» Direction
Copy out all of the data exactly as it appears.

•••••

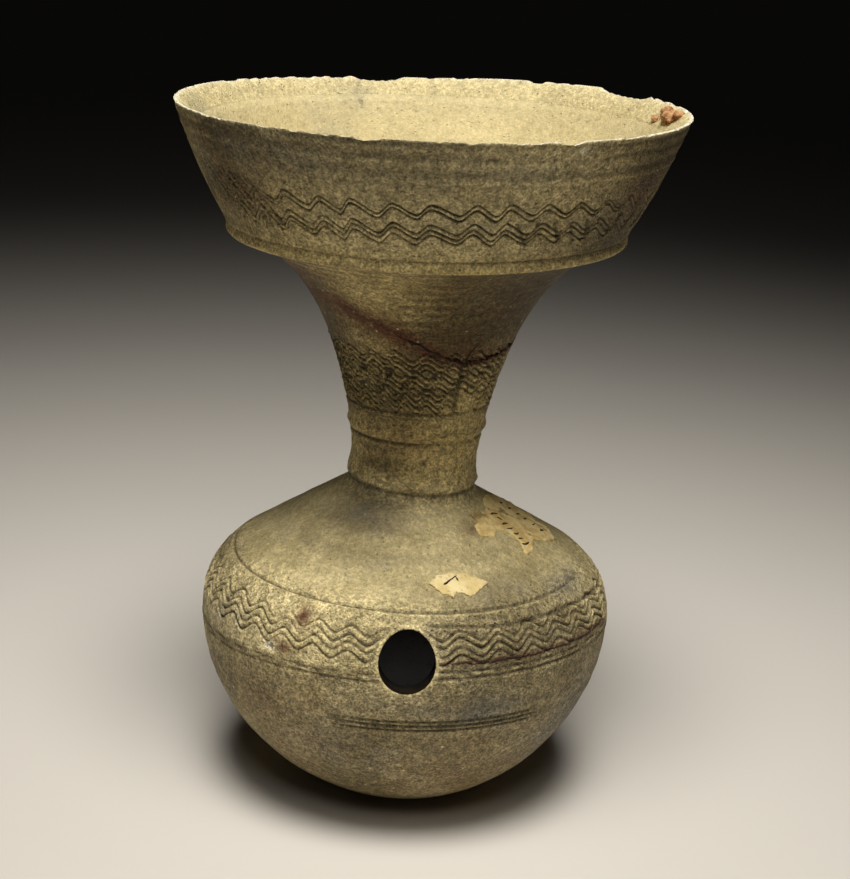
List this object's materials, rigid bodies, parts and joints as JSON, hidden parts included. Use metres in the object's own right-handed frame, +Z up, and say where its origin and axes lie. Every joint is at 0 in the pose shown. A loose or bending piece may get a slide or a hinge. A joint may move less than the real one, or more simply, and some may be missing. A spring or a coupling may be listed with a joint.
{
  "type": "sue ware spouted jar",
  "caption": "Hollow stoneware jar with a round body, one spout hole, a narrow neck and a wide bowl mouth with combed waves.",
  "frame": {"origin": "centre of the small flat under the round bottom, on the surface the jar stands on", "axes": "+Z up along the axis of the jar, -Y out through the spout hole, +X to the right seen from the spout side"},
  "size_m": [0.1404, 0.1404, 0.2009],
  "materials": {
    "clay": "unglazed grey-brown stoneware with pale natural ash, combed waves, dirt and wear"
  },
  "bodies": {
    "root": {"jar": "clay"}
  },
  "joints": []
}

•••••

» Response below
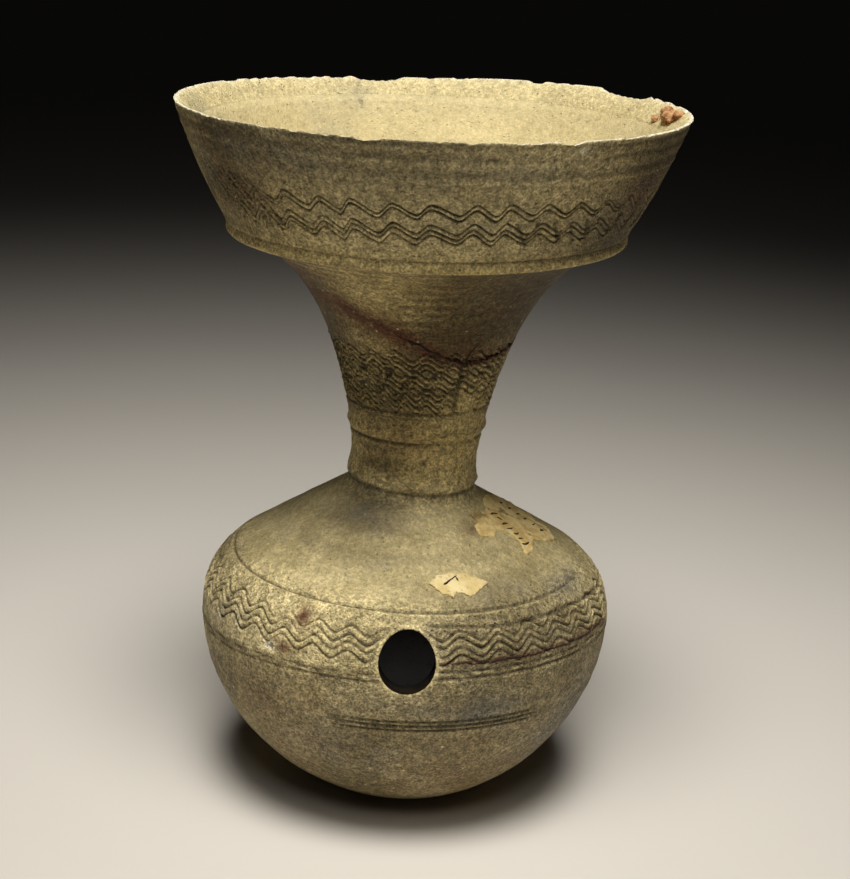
List this object's materials, rigid bodies, parts and joints as JSON, hidden parts included. Use metres in the object's own right-handed frame, +Z up, and say where its origin and axes lie. Every joint is at 0 in the pose shown. A loose or bending piece may get a slide or a hinge. A joint may move less than the real one, or more simply, and some may be missing. A spring or a coupling may be listed with a joint.
{
  "type": "sue ware spouted jar",
  "caption": "Hollow stoneware jar with a round body, one spout hole, a narrow neck and a wide bowl mouth with combed waves.",
  "frame": {"origin": "centre of the small flat under the round bottom, on the surface the jar stands on", "axes": "+Z up along the axis of the jar, -Y out through the spout hole, +X to the right seen from the spout side"},
  "size_m": [0.1404, 0.1404, 0.2009],
  "materials": {
    "clay": "unglazed grey-brown stoneware with pale natural ash, combed waves, dirt and wear"
  },
  "bodies": {
    "root": {"jar": "clay"}
  },
  "joints": []
}